Write out the whole listing again, exactly.

((

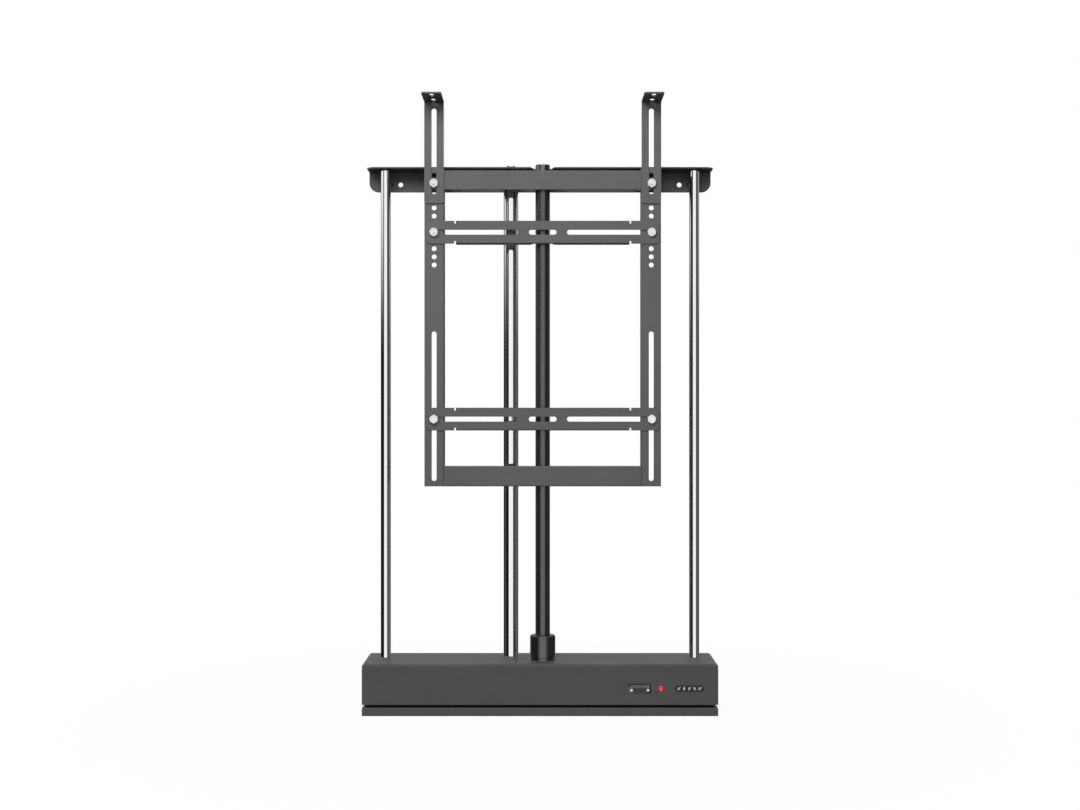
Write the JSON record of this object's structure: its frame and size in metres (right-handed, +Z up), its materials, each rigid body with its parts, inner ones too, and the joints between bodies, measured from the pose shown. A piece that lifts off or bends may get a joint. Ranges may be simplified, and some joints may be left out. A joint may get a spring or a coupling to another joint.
{
  "type": "tv lift mechanism",
  "caption": "Motorised lift for a television in a cabinet: telescopic chrome columns and a screw actuator on a base box raise a slotted hanging frame and lid brackets.",
  "frame": {"origin": "centre of the base's underside", "axes": "+Z up along the lift's travel; -Y is the front, where the television hangs; +X is the right side seen from the front"},
  "size_m": [0.65, 0.1856, 1.1273],
  "materials": {
    "powder_coat": "satin charcoal powder coat",
    "chrome_tube": "bright chrome plating",
    "black_tube": "semi-gloss black",
    "bright_zinc": "bright zinc plating",
    "steel": "machined steel",
    "cast_foot": "cast",
    "black_plastic": "matte",
    "nut_bronze": "turned bronze",
    "black_screw": "black oxide",
    "board_green": "solder mask",
    "red_lens": "clear red lens"
  },
  "bodies": {
    "base": {"base_pan": "powder_coat", "plinth_frame": "powder_coat", "base_housing": "powder_coat", "housing_screws": "bright_zinc", "housing_spacers": "bright_zinc", "column_feet": "cast_foot", "foot_screws": "bright_zinc", "side_tube_left": "chrome_tube", "side_tube_right": "chrome_tube", "centre_tube": "chrome_tube", "column_bushes": "black_plastic", "actuator_tube": "black_tube", "actuator_bush": "black_plastic", "actuator_collar": "black_tube", "actuator_tube_foot": "cast_foot", "thrust_cup": "cast_foot", "screw_bearings": "steel", "drive_plate": "bright_zinc", "drive_plate_posts": "bright_zinc", "motor": "steel", "control_board": "board_green", "board_posts": "bright_zinc", "board_components": "black_plastic", "power_supply": "bright_zinc", "power_inlet": "black_plastic", "connector_screws": "bright_zinc", "control_socket": "black_plastic", "status_led": "red_lens", "terminal_strip": "black_plastic", "terminal_screws": "bright_zinc"},
    "drive_screw": {"lead_screw": "steel", "screw_gear": "steel"},
    "motor_rotor": {"motor_shaft": "steel", "motor_pinion": "steel"},
    "carriage": {"side_rod_left": "chrome_tube", "side_rod_right": "chrome_tube", "centre_rod": "chrome_tube", "rod_foot_bushes": "black_plastic", "push_tube": "steel", "drive_nut": "nut_bronze", "drive_head": "black_tube", "drive_bracket": "powder_coat", "drive_pin": "bright_zinc", "head_plate": "powder_coat", "head_screws": "bright_zinc", "centre_column_screw": "black_screw", "frame_hanger_left": "powder_coat", "frame_hanger_right": "powder_coat", "upright_left": "powder_coat", "upright_right": "powder_coat", "top_bar": "powder_coat", "bottom_bar": "powder_coat", "upper_crossbar": "powder_coat", "lid_bolts": "bright_zinc", "upper_crossbar_bolts": "bright_zinc"},
    "lid_bracket_left_body": {"lid_bracket_left": "powder_coat"},
    "lid_bracket_right_body": {"lid_bracket_right": "powder_coat"},
    "lower_crossbar_body": {"lower_crossbar": "powder_coat", "lower_crossbar_bolts": "bright_zinc"}
  },
  "joints": [
    {"name": "lift", "type": "slide", "parent": "base", "child": "carriage", "axis": [0, 0, 1], "range_m": [0, 0.7]},
    {"name": "screw_spin", "type": "hinge", "parent": "base", "child": "drive_screw", "pos_m": [0.005, -0.01, 0.012], "axis": [0, 0, 1], "range_deg": [-12620, 20]},
    {"name": "motor_spin", "type": "hinge", "parent": "base", "child": "motor_rotor", "pos_m": [0.059, -0.01, 0.012], "axis": [0, 0, 1], "range_deg": [-40, 25240]},
    {"name": "lid_bracket_left_height", "type": "slide", "parent": "carriage", "child": "lid_bracket_left_body", "axis": [0, 0, 1], "range_m": [-0.03, 0.016]},
    {"name": "lid_bracket_right_height", "type": "slide", "parent": "carriage", "child": "lid_bracket_right_body", "axis": [0, 0, 1], "range_m": [-0.03, 0.016]},
    {"name": "lower_crossbar_height", "type": "slide", "parent": "carriage", "child": "lower_crossbar_body", "axis": [0, 0, 1], "range_m": [-0.065, 0.155]}
  ],
  "couplings": [
    {"joint": "screw_spin", "follows": "lift", "rad_per_m": -314.16},
    {"joint": "motor_spin", "follows": "lift", "rad_per_m": 628.32}
  ]
}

))

Reply:
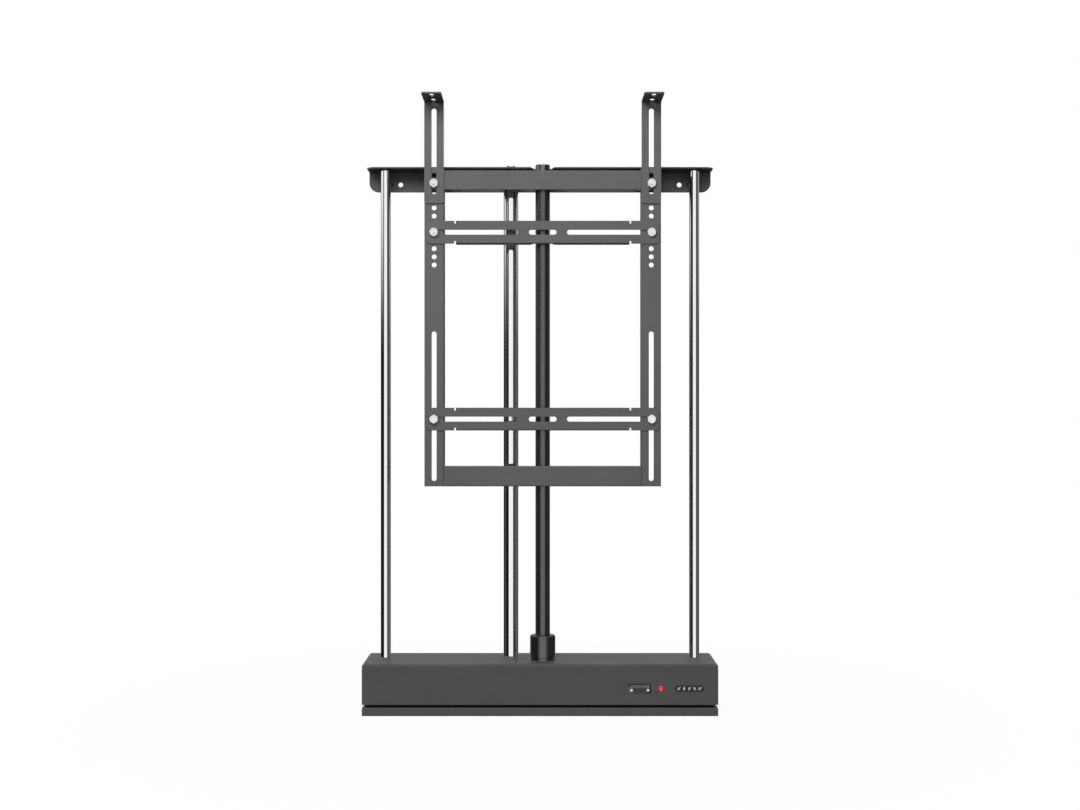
Write the JSON record of this object's structure: its frame and size in metres (right-handed, +Z up), its materials, each rigid body with its parts, inner ones too, and the joints between bodies, measured from the pose shown. A piece that lifts off or bends may get a joint. Ranges may be simplified, and some joints may be left out. A joint may get a spring or a coupling to another joint.
{
  "type": "tv lift mechanism",
  "caption": "Motorised lift for a television in a cabinet: telescopic chrome columns and a screw actuator on a base box raise a slotted hanging frame and lid brackets.",
  "frame": {"origin": "centre of the base's underside", "axes": "+Z up along the lift's travel; -Y is the front, where the television hangs; +X is the right side seen from the front"},
  "size_m": [0.65, 0.1856, 1.1273],
  "materials": {
    "powder_coat": "satin charcoal powder coat",
    "chrome_tube": "bright chrome plating",
    "black_tube": "semi-gloss black",
    "bright_zinc": "bright zinc plating",
    "steel": "machined steel",
    "cast_foot": "cast",
    "black_plastic": "matte",
    "nut_bronze": "turned bronze",
    "black_screw": "black oxide",
    "board_green": "solder mask",
    "red_lens": "clear red lens"
  },
  "bodies": {
    "base": {"base_pan": "powder_coat", "plinth_frame": "powder_coat", "base_housing": "powder_coat", "housing_screws": "bright_zinc", "housing_spacers": "bright_zinc", "column_feet": "cast_foot", "foot_screws": "bright_zinc", "side_tube_left": "chrome_tube", "side_tube_right": "chrome_tube", "centre_tube": "chrome_tube", "column_bushes": "black_plastic", "actuator_tube": "black_tube", "actuator_bush": "black_plastic", "actuator_collar": "black_tube", "actuator_tube_foot": "cast_foot", "thrust_cup": "cast_foot", "screw_bearings": "steel", "drive_plate": "bright_zinc", "drive_plate_posts": "bright_zinc", "motor": "steel", "control_board": "board_green", "board_posts": "bright_zinc", "board_components": "black_plastic", "power_supply": "bright_zinc", "power_inlet": "black_plastic", "connector_screws": "bright_zinc", "control_socket": "black_plastic", "status_led": "red_lens", "terminal_strip": "black_plastic", "terminal_screws": "bright_zinc"},
    "drive_screw": {"lead_screw": "steel", "screw_gear": "steel"},
    "motor_rotor": {"motor_shaft": "steel", "motor_pinion": "steel"},
    "carriage": {"side_rod_left": "chrome_tube", "side_rod_right": "chrome_tube", "centre_rod": "chrome_tube", "rod_foot_bushes": "black_plastic", "push_tube": "steel", "drive_nut": "nut_bronze", "drive_head": "black_tube", "drive_bracket": "powder_coat", "drive_pin": "bright_zinc", "head_plate": "powder_coat", "head_screws": "bright_zinc", "centre_column_screw": "black_screw", "frame_hanger_left": "powder_coat", "frame_hanger_right": "powder_coat", "upright_left": "powder_coat", "upright_right": "powder_coat", "top_bar": "powder_coat", "bottom_bar": "powder_coat", "upper_crossbar": "powder_coat", "lid_bolts": "bright_zinc", "upper_crossbar_bolts": "bright_zinc"},
    "lid_bracket_left_body": {"lid_bracket_left": "powder_coat"},
    "lid_bracket_right_body": {"lid_bracket_right": "powder_coat"},
    "lower_crossbar_body": {"lower_crossbar": "powder_coat", "lower_crossbar_bolts": "bright_zinc"}
  },
  "joints": [
    {"name": "lift", "type": "slide", "parent": "base", "child": "carriage", "axis": [0, 0, 1], "range_m": [0, 0.7]},
    {"name": "screw_spin", "type": "hinge", "parent": "base", "child": "drive_screw", "pos_m": [0.005, -0.01, 0.012], "axis": [0, 0, 1], "range_deg": [-12620, 20]},
    {"name": "motor_spin", "type": "hinge", "parent": "base", "child": "motor_rotor", "pos_m": [0.059, -0.01, 0.012], "axis": [0, 0, 1], "range_deg": [-40, 25240]},
    {"name": "lid_bracket_left_height", "type": "slide", "parent": "carriage", "child": "lid_bracket_left_body", "axis": [0, 0, 1], "range_m": [-0.03, 0.016]},
    {"name": "lid_bracket_right_height", "type": "slide", "parent": "carriage", "child": "lid_bracket_right_body", "axis": [0, 0, 1], "range_m": [-0.03, 0.016]},
    {"name": "lower_crossbar_height", "type": "slide", "parent": "carriage", "child": "lower_crossbar_body", "axis": [0, 0, 1], "range_m": [-0.065, 0.155]}
  ],
  "couplings": [
    {"joint": "screw_spin", "follows": "lift", "rad_per_m": -314.16},
    {"joint": "motor_spin", "follows": "lift", "rad_per_m": 628.32}
  ]
}